Print the listing below from its opening line through the line holding "seat_crown = 12; // [8:1:14]", both ends included.

#### DATA PROVIDED

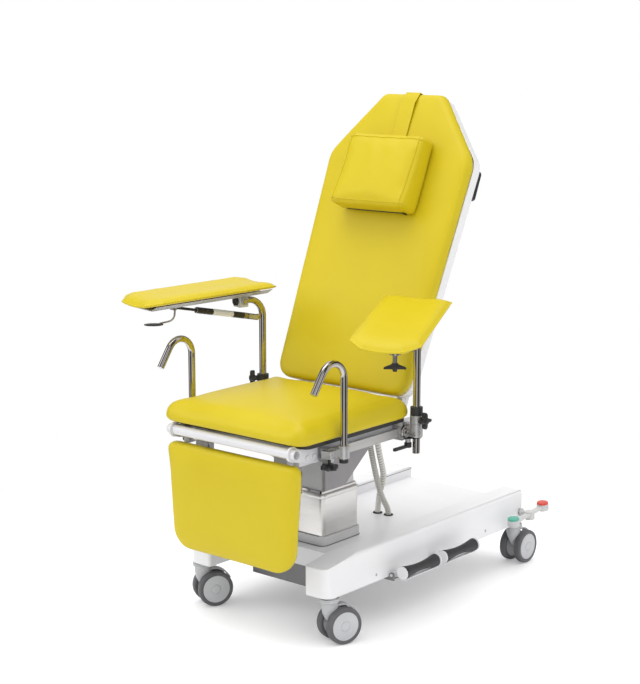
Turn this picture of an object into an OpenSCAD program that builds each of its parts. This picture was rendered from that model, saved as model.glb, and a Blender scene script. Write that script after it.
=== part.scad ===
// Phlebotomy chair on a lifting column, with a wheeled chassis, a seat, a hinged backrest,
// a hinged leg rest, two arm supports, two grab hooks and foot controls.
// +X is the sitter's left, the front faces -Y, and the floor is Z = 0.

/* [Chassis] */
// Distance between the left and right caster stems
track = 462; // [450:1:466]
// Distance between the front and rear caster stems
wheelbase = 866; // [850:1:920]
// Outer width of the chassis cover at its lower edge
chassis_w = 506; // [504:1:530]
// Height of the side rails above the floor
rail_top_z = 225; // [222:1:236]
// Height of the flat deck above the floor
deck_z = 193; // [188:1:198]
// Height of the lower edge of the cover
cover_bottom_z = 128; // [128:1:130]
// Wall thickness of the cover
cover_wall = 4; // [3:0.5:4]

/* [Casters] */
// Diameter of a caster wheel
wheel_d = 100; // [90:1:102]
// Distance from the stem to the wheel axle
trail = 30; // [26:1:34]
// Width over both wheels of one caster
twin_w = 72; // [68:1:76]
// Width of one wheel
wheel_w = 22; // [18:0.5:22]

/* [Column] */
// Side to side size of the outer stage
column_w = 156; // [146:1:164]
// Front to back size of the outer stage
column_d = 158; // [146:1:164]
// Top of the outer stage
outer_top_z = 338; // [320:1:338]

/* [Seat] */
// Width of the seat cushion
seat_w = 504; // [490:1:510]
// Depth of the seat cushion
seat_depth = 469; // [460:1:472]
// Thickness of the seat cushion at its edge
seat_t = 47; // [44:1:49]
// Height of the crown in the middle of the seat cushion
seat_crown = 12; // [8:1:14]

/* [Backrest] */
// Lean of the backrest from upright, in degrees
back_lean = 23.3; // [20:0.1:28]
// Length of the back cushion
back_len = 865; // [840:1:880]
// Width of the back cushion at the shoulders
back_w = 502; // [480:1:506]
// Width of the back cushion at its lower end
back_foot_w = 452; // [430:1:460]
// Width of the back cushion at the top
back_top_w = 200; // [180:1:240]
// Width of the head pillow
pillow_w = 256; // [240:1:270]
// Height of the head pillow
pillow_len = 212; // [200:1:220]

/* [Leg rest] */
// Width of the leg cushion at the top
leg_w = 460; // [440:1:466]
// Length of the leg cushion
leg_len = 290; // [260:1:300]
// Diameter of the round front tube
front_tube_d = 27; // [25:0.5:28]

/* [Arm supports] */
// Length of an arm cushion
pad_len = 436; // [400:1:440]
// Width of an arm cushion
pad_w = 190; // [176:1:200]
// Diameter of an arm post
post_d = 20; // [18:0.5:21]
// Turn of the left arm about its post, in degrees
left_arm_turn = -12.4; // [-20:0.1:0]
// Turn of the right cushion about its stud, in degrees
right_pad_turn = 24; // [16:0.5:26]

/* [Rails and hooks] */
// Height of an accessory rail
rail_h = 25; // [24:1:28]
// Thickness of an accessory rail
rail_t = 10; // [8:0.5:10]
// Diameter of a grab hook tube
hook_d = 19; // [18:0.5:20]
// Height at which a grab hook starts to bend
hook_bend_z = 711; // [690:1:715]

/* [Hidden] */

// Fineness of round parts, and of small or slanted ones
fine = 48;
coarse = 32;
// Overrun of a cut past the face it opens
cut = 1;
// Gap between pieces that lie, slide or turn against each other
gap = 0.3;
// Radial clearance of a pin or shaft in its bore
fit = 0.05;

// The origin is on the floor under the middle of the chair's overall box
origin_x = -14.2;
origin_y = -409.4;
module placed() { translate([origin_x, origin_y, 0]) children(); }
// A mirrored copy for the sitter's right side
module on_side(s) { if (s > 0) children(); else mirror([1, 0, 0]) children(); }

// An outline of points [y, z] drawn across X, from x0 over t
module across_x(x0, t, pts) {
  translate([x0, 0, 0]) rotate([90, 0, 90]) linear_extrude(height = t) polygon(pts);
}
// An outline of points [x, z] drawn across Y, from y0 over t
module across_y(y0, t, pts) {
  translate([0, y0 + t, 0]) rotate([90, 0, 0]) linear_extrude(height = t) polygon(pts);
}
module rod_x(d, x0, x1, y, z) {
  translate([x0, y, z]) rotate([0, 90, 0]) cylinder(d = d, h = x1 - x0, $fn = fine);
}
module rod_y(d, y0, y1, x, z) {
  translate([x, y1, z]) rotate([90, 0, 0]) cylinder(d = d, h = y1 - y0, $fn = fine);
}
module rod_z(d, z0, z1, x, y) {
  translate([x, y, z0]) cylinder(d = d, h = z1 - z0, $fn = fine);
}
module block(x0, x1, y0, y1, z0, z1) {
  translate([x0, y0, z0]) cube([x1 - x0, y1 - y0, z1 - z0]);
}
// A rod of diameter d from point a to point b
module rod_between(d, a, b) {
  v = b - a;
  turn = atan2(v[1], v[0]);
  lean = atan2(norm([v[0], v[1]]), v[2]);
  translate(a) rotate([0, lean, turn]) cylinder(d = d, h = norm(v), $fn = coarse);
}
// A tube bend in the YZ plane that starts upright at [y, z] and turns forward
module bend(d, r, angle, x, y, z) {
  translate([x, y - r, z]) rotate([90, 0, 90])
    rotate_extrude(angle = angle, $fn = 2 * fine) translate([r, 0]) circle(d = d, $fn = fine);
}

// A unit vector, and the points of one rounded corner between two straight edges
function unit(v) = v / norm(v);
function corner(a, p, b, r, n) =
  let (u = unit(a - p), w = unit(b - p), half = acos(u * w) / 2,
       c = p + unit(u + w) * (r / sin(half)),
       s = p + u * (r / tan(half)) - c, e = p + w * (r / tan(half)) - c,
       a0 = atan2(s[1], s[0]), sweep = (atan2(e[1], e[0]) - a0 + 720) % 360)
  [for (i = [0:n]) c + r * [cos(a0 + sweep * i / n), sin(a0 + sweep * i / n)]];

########

▶ **RIGHT ANSWER**
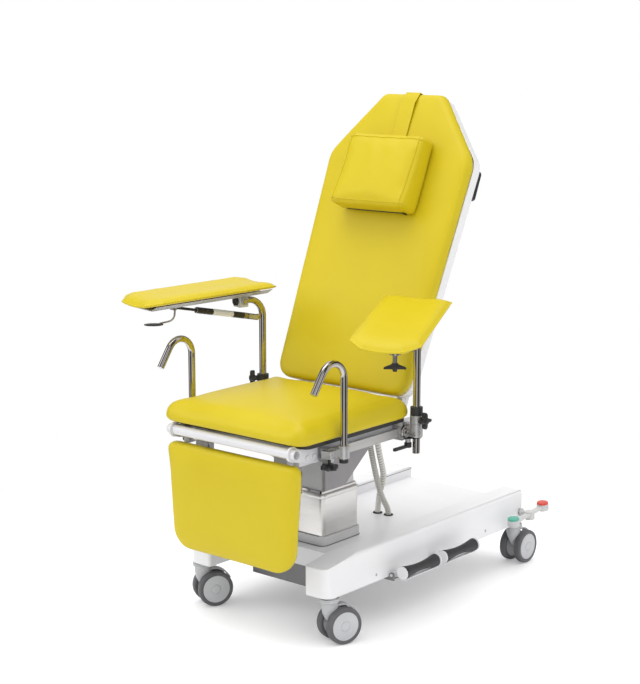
Turn this picture of an object into an OpenSCAD program that builds each of its parts. This picture was rendered from that model, saved as model.glb, and a Blender scene script. Write that script after it.
=== part.scad ===
// Phlebotomy chair on a lifting column, with a wheeled chassis, a seat, a hinged backrest,
// a hinged leg rest, two arm supports, two grab hooks and foot controls.
// +X is the sitter's left, the front faces -Y, and the floor is Z = 0.

/* [Chassis] */
// Distance between the left and right caster stems
track = 462; // [450:1:466]
// Distance between the front and rear caster stems
wheelbase = 866; // [850:1:920]
// Outer width of the chassis cover at its lower edge
chassis_w = 506; // [504:1:530]
// Height of the side rails above the floor
rail_top_z = 225; // [222:1:236]
// Height of the flat deck above the floor
deck_z = 193; // [188:1:198]
// Height of the lower edge of the cover
cover_bottom_z = 128; // [128:1:130]
// Wall thickness of the cover
cover_wall = 4; // [3:0.5:4]

/* [Casters] */
// Diameter of a caster wheel
wheel_d = 100; // [90:1:102]
// Distance from the stem to the wheel axle
trail = 30; // [26:1:34]
// Width over both wheels of one caster
twin_w = 72; // [68:1:76]
// Width of one wheel
wheel_w = 22; // [18:0.5:22]

/* [Column] */
// Side to side size of the outer stage
column_w = 156; // [146:1:164]
// Front to back size of the outer stage
column_d = 158; // [146:1:164]
// Top of the outer stage
outer_top_z = 338; // [320:1:338]

/* [Seat] */
// Width of the seat cushion
seat_w = 504; // [490:1:510]
// Depth of the seat cushion
seat_depth = 469; // [460:1:472]
// Thickness of the seat cushion at its edge
seat_t = 47; // [44:1:49]
// Height of the crown in the middle of the seat cushion
seat_crown = 12; // [8:1:14]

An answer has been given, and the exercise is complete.